Sementara itu, akademisi Universitas Brawijaya, Fadillah Putra yang hadir dalam kegiatan ini mengatakan Indeks Kesejahteraan Sosial seperti pedang bermata dua. Sisi positifnya bisa menjadi alat ukur. Tapi sisi lainnya, malah menjadi beban tambahan pekerjaan baru.
"Yang tidak enak, mereka lebih sibuk, menguras energi untuk memenuhi kebutuhan data daripada kesejahteraan," katanya.
Ia menekankan spirit yang diperlukan seharusnya bagaimana membangun ekonomi masyarakat dan mengeksekusi semua program kesejahteraan sosial. Sehingga, indeksasi jangan jadi pekerjaan baru.
"Ini coba kita formulasikan. Kita berusaha sekeras mungkin agar data sekunder indeksasi yang sudah ada bisa secara maksimal kita gunakan, kita tarik data itu untuk direpresentasikan," katanya.
Ia menganalogikan kesejahteraan sosial dengan salad dan dressing. Masyarakat dianalogikan sebagai salad dan dressing sebagai anggaran pembangunan. "Kita harus pastikan semua saosnya bisa menetes sampai ke salad paling bawah.
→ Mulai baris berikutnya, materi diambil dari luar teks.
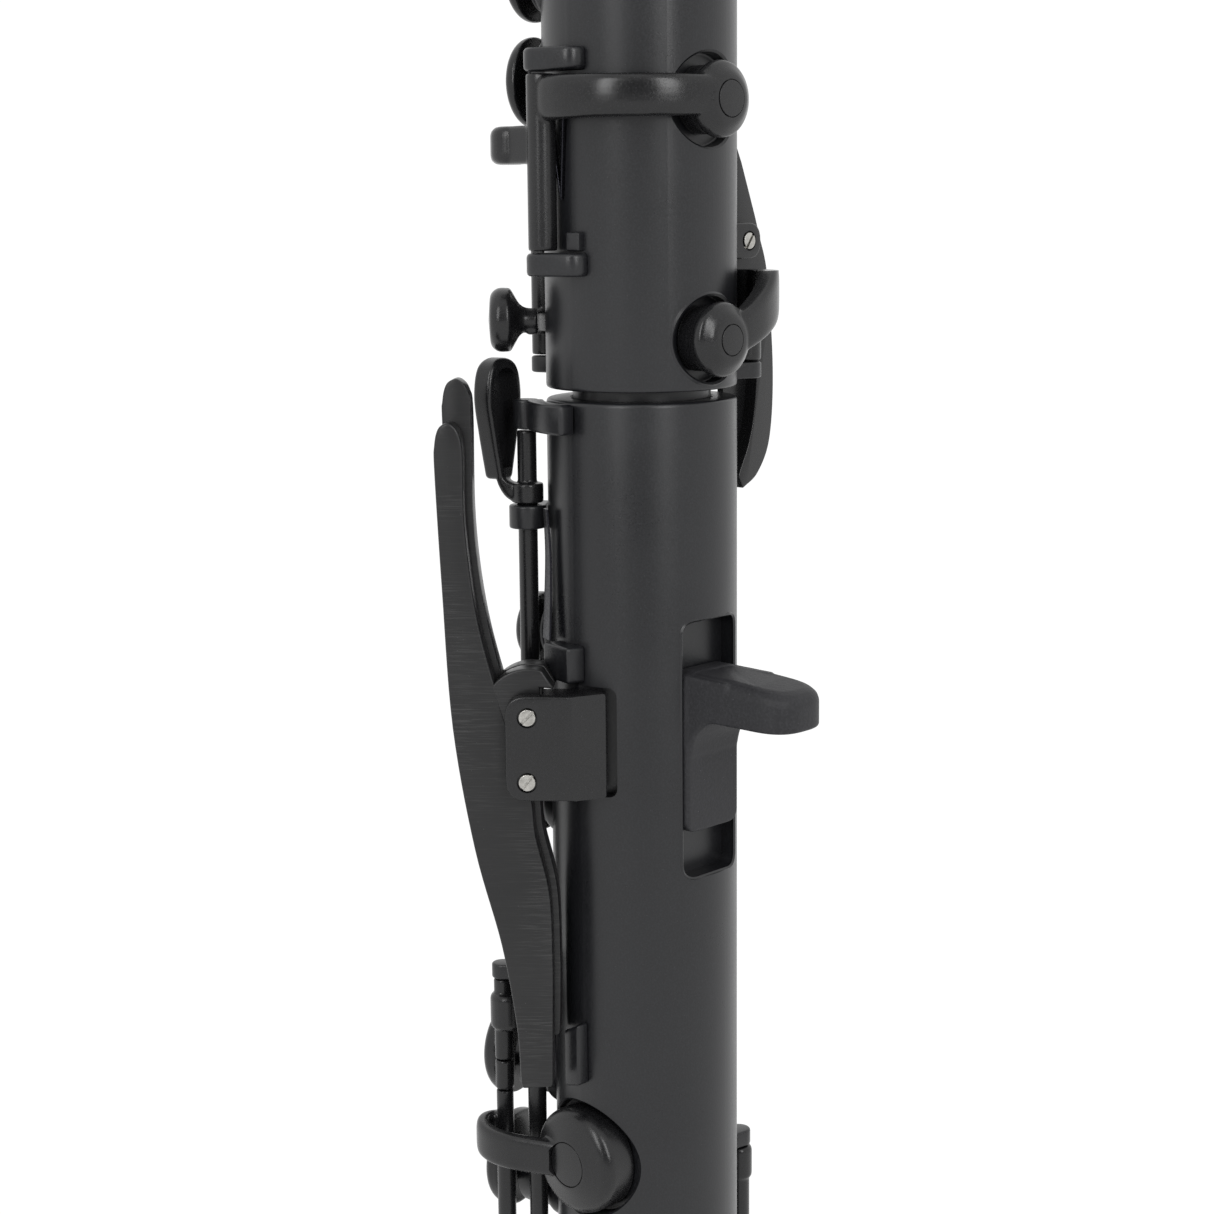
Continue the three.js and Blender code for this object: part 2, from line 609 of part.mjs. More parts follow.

Sejahtera itu ketika dressing pembangunan bisa menetes ke salad terbawah," katanya.
Ia ingin ada perubahan perilaku dari pemerintah daerah. Misalnya, saat ada investor datang ke daerah, harus ada jaminan investasi bisa memberikan dampak langsung terhadap kemiskinan. "Dalam inklusif growth, pemerintah harus memacu pertumbuhan ekonomi dan investasi yang terkait langsung dengan persoalan pengangguran, kemiskinan dan ketimpangan," katanya.